I believe that these are great examples of buildings the BBC will share with the communities it serves.


But perhaps the clearest statement of all is the redevelopment of our historic home - the original Broadcasting House. Our vision for Broadcasting House is genuinely ambitious.


Of course it will be functional. At its heart will be a flexible state of the art broadcast centre fit for the technological challenges of the digital age.


It will house the largest broadcast news centre in the world. It will maximise the use of space, allowing us to consolidate our four major London sites into three and so saving money.


It will also be built to last - we insisted that it pass the 50 year test.


But our plans go much further than that.


By blending the best of modern architecture and building technology seamlessly with the existing Broadcasting House we want to create something really special.


Something which represents both our respect for our heritage and our passionate faith in our future.


It must also be a great place to work - somewhere which attracts the best people because they want to be part of something special and then enables and inspires them to great things.


It will absolutely be a symbol of the sort of organisation we want to be.


The "new" Broadcasting House will represent today's BBC in today's Britain.


Like the old Broadcasting House I hope it will be a national landmark, an iconic building.


Let me sum up.


As one of the nation's great cultural institutions the BBC has a responsibility to apply the same creative rigour and ambition which we apply to our programmes to our buildings.
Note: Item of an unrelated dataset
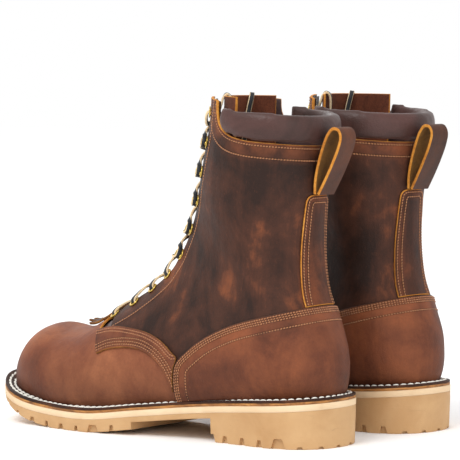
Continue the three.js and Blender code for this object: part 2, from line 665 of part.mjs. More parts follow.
// The padded collar: an oval roll over the quarters' top line, from one front corner to the other.
function collar() {
  const rings = [];
  const steps = 16;
  const lineAt = (points, y) => {
    for (let i = 1; i < points.length; i++)
      if (y <= points[i][0])
        return THREE.MathUtils.mapLinear(y, points[i - 1][0], points[i][0], points[i - 1][1], points[i][1]);
    return points[points.length - 1][1];
  };
  const topLine = [[60, 249], [67, 248.3], [78, 244.2], [92, 242], [117, 240], [160, 236]];
  const bottomLine = [[60, 250], ...COLLAR_LINE.slice(2), [200, 211]];
  // v where the last's line of constant u crosses a line seen from the side.
  const crossing = (u, line) => {
    let [low, high] = [14, LAST_SECTION];
    for (let i = 0; i < 40; i++) {
      const middle = (low + high) / 2;
      const p = lastPoint(middle, u);
      const y = (p.y * REF.length) / SOLE_LENGTH;
      if (p.z < Z(lineAt(line, y))) low = middle;
      else high = middle;
    }
    return low;
  };
  const frontU = locate(74, 240).u;
  for (let i = 0; i <= steps; i++) {
    const u = frontU * (1 - (2 * i) / steps);
    const bottom = offLast(crossing(u, bottomLine), u, 1).add(new THREE.Vector3(0, 0, GAP + 0.3));
    const top = offLast(crossing(u, topLine), u, 1);
    const middleV = (crossing(u, bottomLine) + crossing(u, topLine)) / 2;
    const out = lastNormal(middleV, u).setZ(0).normalize();
    const up = top.clone().sub(bottom);
    const centre = bottom.clone().addScaledVector(up, 0.5);
    const fade = Math.min(1, 0.45 + 0.11 * Math.min(i, steps - i) * 1.2);
    const ring = [];
    const corners = 8;
    for (let j = 0; j < corners; j++) {
      const a = (2 * Math.PI * j) / corners;
      ring.push(
        centre
          .clone()
          .addScaledVector(up, 0.5 * Math.sign(Math.sin(a)) * Math.abs(Math.sin(a)) ** 0.8)
          .addScaledVector(out, 0.5 * COLLAR_PAD * fade * Math.cos(a) + 0.6),
      );
    }
    rings.push(ring);
  }
  return skin(rings);
}
// The board inside, between the stiffeners.
const insole = () => biggest(grown(-STIFFENER - 2 * GAP, COARSE).intersect(overWelt(GAP, GAP + INSOLE)));
function toePuff() {
  return biggest(
    layer(-GAP - STIFFENER, -GAP, COARSE)
      .subtract(floorCut)
      .intersect(box([-100, -400, 0], [100, Y(-104), Z(200)])),
  );
}
function heelStiffener() {
  const outline = [[84, -50], [84, 62], [92, 76], [108, 86], [200, 96], [200, -50]];
  return biggest(layer(-GAP - STIFFENER, -GAP, COARSE).subtract(floorCut).intersect(sidePrism(outline)));
}

// ---- Straps and lace -----------------------------------------------------------------------------
// A strap of rectangular section along points seen from the side.
function strap(points, width, thickness, steps) {
  const line = new THREE.CatmullRomCurve3(
    points.map(([y, z]) => new THREE.Vector3(0, y, z)), false, "centripetal");
  const rings = [];
  for (let i = 0; i <= steps; i++) {
    const at = line.getPointAt(i / steps);
    const along = line.getTangentAt(i / steps);
    const out = new THREE.Vector3(0, -along.z, along.y).multiplyScalar(thickness / 2);
    const side = new THREE.Vector3(width / 2, 0, 0);
    rings.push([
      at.clone().sub(side).sub(out),
      at.clone().add(side).sub(out),
      at.clone().add(side).add(out),
      at.clone().sub(side).add(out),
    ]);
  }
  return skin(rings);
}
const loopRoot = () => {
  const { v } = locate(129.8, STAY_TOP);
  const p = lastPoint(v, 0.001);
  return { y: p.y, z: Z(STAY_TOP) + 1 };
};
function pullLoop() {
  const { y, z } = loopRoot();
  const t = LOOP_LEATHER;
  // From the inner end by the shaft, over the top and down to the outer end.
  const path = [
    [4.8, 0], [5.4, 10], [8.4, 23], [12.5, 35], [16, 42.5], [20, 46.6], [24.6, 46], [27, 41.5],
    [25.5, 34], [20.2, 22], [13.8, 10], [4.8 + t + 0.9, 0],
  ];
  return strap(path.map(([dy, dz]) => [y + dy, z + dz]), LOOP_WIDTH, t, 24);
}

// The lace's route: a bar inside across the lowest eyelets, criss-cross to the hooks, round them and
// through the top eyelets, with both ends tucked down inside the shaft.
const OVER = UPPER_LEATHER + GAP + LACE / 2 + 0.9;
const UNDER = (FACING.low + TONGUE.high) / 2 - 0.6;
const CROSSING = OVER + 0.6;
// A point beside lace hole i: away from the middle, up the row and out from the last.
function beside(i, side, away, up, out) {
  const frame = holeFrame(i, side);
  const rowUp = new THREE.Vector3().setFromMatrixColumn(frame, 1).multiplyScalar(side);
  return new THREE.Vector3()
    .setFromMatrixPosition(frame)
    .addScaledVector(new THREE.Vector3().setFromMatrixColumn(frame, 0), away)
    .addScaledVector(rowUp, up)
    .addScaledVector(new THREE.Vector3().setFromMatrixColumn(frame, 2), out);
}
// A point on the middle line between lace rows i and i + 1.
function midway(i, share, out) {
  const at = [laceRow[i], laceRow[Math.min(i + 1, LACE_ROW_PAIRS - 1)]];
  const v = THREE.MathUtils.lerp(at[0].v, at[1].v, share);
  return offLast(v, Math.PI - 0.001, out);
}
function strand(side, lift) {
  const route = [beside(0, side, -6.5, 0, UNDER), beside(0, side, -0.5, 0, UNDER)];
  route.push(beside(0, side, 0, 0, FACING.low), beside(0, side, 0, 0, OVER - 0.8));
  let here = side;
  for (let i = 0; i + 1 < LACE_ROW_PAIRS; i++) {
    const rise = isHook(i) ? 2.5 : 0;
    route.push(beside(i, here, -6.5, 3 + rise, OVER + 0.6));
    route.push(midway(i, 0.5, CROSSING + lift));
    here = -here;
    const next = i + 1;
    if (isHook(next)) {
      const round = HOOK_STEM + LACE / 2 + 1;
      const held = OVER + 0.8;
      route.push(beside(next, here, -6, -round - 2.2, held));
      route.push(beside(next, here, 0.5, -round, held), beside(next, here, round, 0, held));
      route.push(beside(next, here, 0.5, round, held));
    } else if (next === LACE_ROW_PAIRS - 1) {
      route.push(beside(next, here, -5, -9, OVER + 0.6), beside(next, here, 0, -1.5, OVER + 0.6));
      route.push(beside(next, here, 0, 0, OVER - 1), beside(next, here, 0, 0, FACING.low - 0.6));
    } else {
      route.push(beside(next, here, -6.5, -3, UNDER), beside(next, here, -0.5, 0, UNDER));
      route.push(beside(next, here, 0, 0, FACING.low), beside(next, here, 0, 0, OVER - 0.8));
    }
  }
  // The end goes up between facing and tongue, over the tongue's top and down inside the shaft.
  const behind = TONGUE.low - LACE - 0.5;
  const tail = [[-3, 6, UNDER], [-5, 12, UNDER - 1], [-6, 15.5, TONGUE.low + 0.5], [-7, 13, behind],
    [-8, 0, behind - 1], [-8, -22, behind - 1], [-7, -44, behind]];
  for (const [away, up, out] of tail) route.push(beside(LACE_ROW_PAIRS - 1, here, away, up, out));
  return route;
}
function laceLine() {
  const one = strand(1, 0);
  const other = strand(-1, LACE + 0.5);
  return new THREE.CatmullRomCurve3([...one.reverse(), ...other], false, "centripetal");
}
const laceTubes = new Map();
function laceTube(radius) {
  if (laceTubes.has(radius)) return laceTubes.get(radius);
  const sides = 4;
  const corners = Array.from({ length: sides }, (_, j) => {
    const a = (2 * Math.PI * j) / sides;
    return new THREE.Vector2(Math.cos(a), Math.sin(a)).multiplyScalar(radius);
  });
  const g = new THREE.ExtrudeGeometry(new THREE.Shape(corners), {
    extrudePath: laceLine(),
    steps: LACE_STEPS,
    bevelEnabled: false,
  });
  laceTubes.set(radius, toSolid(g));
  return laceTubes.get(radius);
}

// ---- Materials and assembly ---------------------------------------------------------------------
const paint = (color, roughness, metalness = 0) =>
  new THREE.MeshStandardMaterial({ color, roughness, metalness });
const MATERIALS = {
  oiledLeather: paint(0x5b3524, 0.55),
  collarLeather: paint(0x4a3433, 0.5),
  suede: paint(0x4a2a1c, 0.95),
  soleLeather: paint(0x9a6a35, 0.7),
  gumRubber: paint(0xb8936a, 0.7),
  lightRubber: paint(0xd8bd98, 0.75),
  cork: paint(0x9b7a55, 0.95),
  steel: paint(0x8a8d90, 0.35, 1),
  brass: paint(0xc9a24e, 0.3, 1),
  board: paint(0x7a6a55, 0.9),
  laceCord: paint(0x1f1f22, 0.85),
};
const PIECES = [
  ["outsole", outsole, "gumRubber"],
  ["rubber_midsole", () => soleSlab(rubberBottom, under(leatherBottom)), "lightRubber"],
  ["leather_midsole", () => soleSlab(leatherBottom, under(weltBottom)), "soleLeather"],
  ["welt", weltRing, "oiledLeather"],
  ["cork_filler", corkFiller, "cork"],
  ["shank", () => shankBox(0), "steel"],
  ["insole", insole, "soleLeather"],
  ["toe_puff", toePuff, "board"],
  ["heel_stiffener", heelStiffener, "board"],
  ["vamp", vamp, "oiledLeather"],
  ["quarter_lateral", () => quarter(1), "oiledLeather"],
  ["quarter_medial", () => quarter(-1), "oiledLeather"],
  ["wing_lateral", () => wing(1), "oiledLeather"],
  ["wing_medial", () => wing(-1), "oiledLeather"],
  ["heel_counter", counter, "oiledLeather"],
  ["backstay", backstay, "oiledLeather"],
  ["collar", collar, "collarLeather"],
  ["facing_lateral", () => facing(1), "suede"],
  ["facing_medial", () => facing(-1), "suede"],
  ["lace_hardware_lateral", () => laceHardware(1), "brass"],
  ["lace_hardware_medial", () => laceHardware(-1), "brass"],
  ["tongue", tongue, "suede"],
  ["kiltie", kiltie, "oiledLeather"],
  ["pull_loop", pullLoop, "oiledLeather"],
  ["lace", () => laceTube(LACE / 2), "laceCord"],
];

const pair = new THREE.Group();
function boot(prefix) {
  const group = new THREE.Group();
  const mirror = prefix === "right" ? -1 : 1;
  for (const [name, make, material] of PIECES) {
    const geometry = toGeometry(solids.get(name) ?? solids.set(name, make()).get(name));
    const mesh = new THREE.Mesh(geometry, MATERIALS[material]);
    mesh.name = `${prefix}_${name}`;
    group.add(mesh);
  }
  group.scale.x = mirror;
  return group;
}
const solids = new Map();
const left = boot("left");
left.position.x = BOOT_SPACING / 2;
const right = boot("right");
right.position.set(-BOOT_SPACING / 2, -RIGHT_FORWARD, 0);
right.rotation.z = THREE.MathUtils.degToRad(RIGHT_TURN);
pair.add(left, right);

// The pair's origin is on the ground, under the middle of its box.
pair.updateMatrixWorld(true);
const bounds = new THREE.Box3().setFromObject(pair, true);
const middle = bounds.getCenter(new THREE.Vector3());
const centred = new THREE.Group();
pair.position.set(-middle.x, -middle.y, -bounds.min.z);
centred.add(pair);

export default centred;
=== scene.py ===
"""The looks of a pair of eight-inch laced leather fire boots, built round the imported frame.

Every boot is shaped in its own frame, in millimetres: x > 0 is the lateral, outer side, toes towards -y and
z up from the ground. place() puts it into the row frame, in metres, mirrored for the right boot.
"""

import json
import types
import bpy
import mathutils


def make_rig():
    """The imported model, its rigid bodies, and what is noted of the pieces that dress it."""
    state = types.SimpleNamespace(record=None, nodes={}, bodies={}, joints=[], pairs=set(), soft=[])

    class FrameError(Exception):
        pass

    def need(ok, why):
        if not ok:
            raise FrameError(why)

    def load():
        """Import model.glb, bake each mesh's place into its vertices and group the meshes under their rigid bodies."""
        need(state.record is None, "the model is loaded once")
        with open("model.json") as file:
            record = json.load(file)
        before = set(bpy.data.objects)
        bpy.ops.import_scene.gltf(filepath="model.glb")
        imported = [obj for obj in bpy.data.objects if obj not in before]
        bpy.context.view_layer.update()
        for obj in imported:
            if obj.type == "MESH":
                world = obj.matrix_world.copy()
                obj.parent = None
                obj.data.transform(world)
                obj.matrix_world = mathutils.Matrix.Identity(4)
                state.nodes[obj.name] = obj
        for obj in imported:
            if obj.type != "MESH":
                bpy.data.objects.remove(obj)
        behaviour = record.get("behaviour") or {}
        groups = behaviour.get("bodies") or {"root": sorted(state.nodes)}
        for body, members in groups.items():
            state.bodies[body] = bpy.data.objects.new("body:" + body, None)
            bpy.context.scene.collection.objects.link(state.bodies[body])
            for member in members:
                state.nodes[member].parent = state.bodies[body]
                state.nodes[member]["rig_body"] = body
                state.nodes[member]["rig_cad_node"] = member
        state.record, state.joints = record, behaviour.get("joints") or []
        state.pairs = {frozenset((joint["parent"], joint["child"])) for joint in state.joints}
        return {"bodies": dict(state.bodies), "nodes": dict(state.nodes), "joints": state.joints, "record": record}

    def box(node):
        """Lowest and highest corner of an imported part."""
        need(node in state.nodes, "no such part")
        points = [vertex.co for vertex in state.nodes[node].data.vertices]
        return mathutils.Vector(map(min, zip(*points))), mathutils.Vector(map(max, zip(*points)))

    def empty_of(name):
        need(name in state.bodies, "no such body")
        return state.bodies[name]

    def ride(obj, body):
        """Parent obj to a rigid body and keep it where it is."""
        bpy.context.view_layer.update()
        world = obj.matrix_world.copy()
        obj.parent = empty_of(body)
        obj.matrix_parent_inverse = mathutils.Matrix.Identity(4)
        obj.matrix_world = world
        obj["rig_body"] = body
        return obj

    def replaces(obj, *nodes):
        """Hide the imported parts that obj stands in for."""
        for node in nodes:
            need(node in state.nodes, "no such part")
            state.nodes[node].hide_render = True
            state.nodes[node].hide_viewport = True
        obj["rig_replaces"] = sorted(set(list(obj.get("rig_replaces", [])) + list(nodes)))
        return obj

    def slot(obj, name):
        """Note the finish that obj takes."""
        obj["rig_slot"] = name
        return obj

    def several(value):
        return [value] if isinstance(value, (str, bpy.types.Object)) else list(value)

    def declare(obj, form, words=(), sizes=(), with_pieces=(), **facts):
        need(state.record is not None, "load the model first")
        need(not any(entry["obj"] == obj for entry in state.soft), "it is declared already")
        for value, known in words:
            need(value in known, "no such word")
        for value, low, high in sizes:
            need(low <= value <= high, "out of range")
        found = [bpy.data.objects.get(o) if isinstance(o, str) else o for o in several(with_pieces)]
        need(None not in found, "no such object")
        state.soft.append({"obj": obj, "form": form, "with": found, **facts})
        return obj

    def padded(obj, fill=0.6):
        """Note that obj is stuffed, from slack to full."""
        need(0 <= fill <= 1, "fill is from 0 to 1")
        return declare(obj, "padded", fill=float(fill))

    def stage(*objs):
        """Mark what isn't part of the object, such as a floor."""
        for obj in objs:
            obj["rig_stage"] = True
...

And that's why we are being bold and confident so that we contribute once again to the nation's architectural and cultural heritage.


We're well underway.


We have already completed and moved into new local headquarters in more than 20 locations across the UK – from Truro to Aberdeen, from Guernsey to Bangor – with another 30-odd in the pipeline.


Oh, and by the way, Radio Stoke finally moved into a new building last year and I was delighted to be there to open it – along with the Princess Royal of course!